Currently Slider ignores unknown elements during parsing. This may be changed.

The test for this state does not refer to the cluster filesystem

deployable-cluster(FS, cluster-description)

A Cluster Description defines a deployable cluster if it is well-defined cluster and the contents contain valid information to deploy a cluster

This defines how a cluster description is valid in the extends the valid configuration with

  • The entry name must match a supported provider

  • Any elements that name the cluster match the cluster name as defined by the path to the cluster:

      originConfigurationPath == original-conf-path(FS, clustername)
      generatedConfigurationPath == generated-conf-path(FS, clustername)
      dataPath == data-path(FS, clustername)
    
  • The paths defined in originConfigurationPath , generatedConfigurationPath and dataPath must all exist.

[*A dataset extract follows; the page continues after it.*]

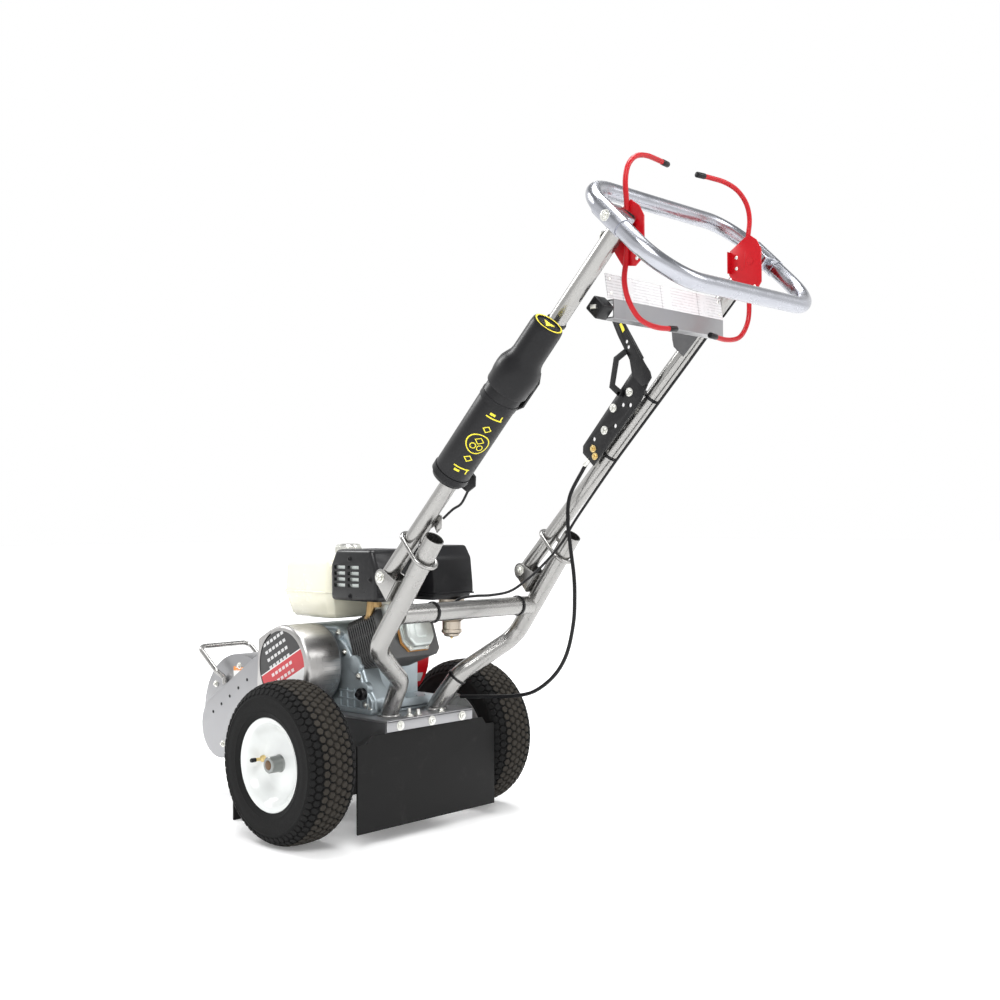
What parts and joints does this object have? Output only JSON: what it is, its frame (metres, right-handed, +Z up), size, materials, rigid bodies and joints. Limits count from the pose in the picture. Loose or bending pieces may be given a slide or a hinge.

  • options/zookeeper.path must be defined and refer to a path in the ZK cluster defined by (options/zookeeper.hosts, zookeeper.port) to which the user has write access (required by HBase and Accumulo)

  • If options/cluster.application.image.path is defined, it must exist and be readable by the user.

  • It must declare a type that maps to a provider entry in the Slider client's XML configuration:

      len(clusterspec["type"]) > 0 
      clientconfig["slider.provider."+ clusterspec["type"]] != null
    
  • That entry must map to a class on the classpath which can be instantiated and cast to SliderProviderFactory.

      let classname = clientconfig["slider.provider."+ clusterspec["type"]] 
      (Class.forName(classname).newInstance()) instanceof SliderProviderFactory 
    

valid-for-provider(cluster-description, provider)

A provider considers a specification valid if its own validation logic is satisfied. This normally consists of rules about the number of instances of different roles; it may include other logic.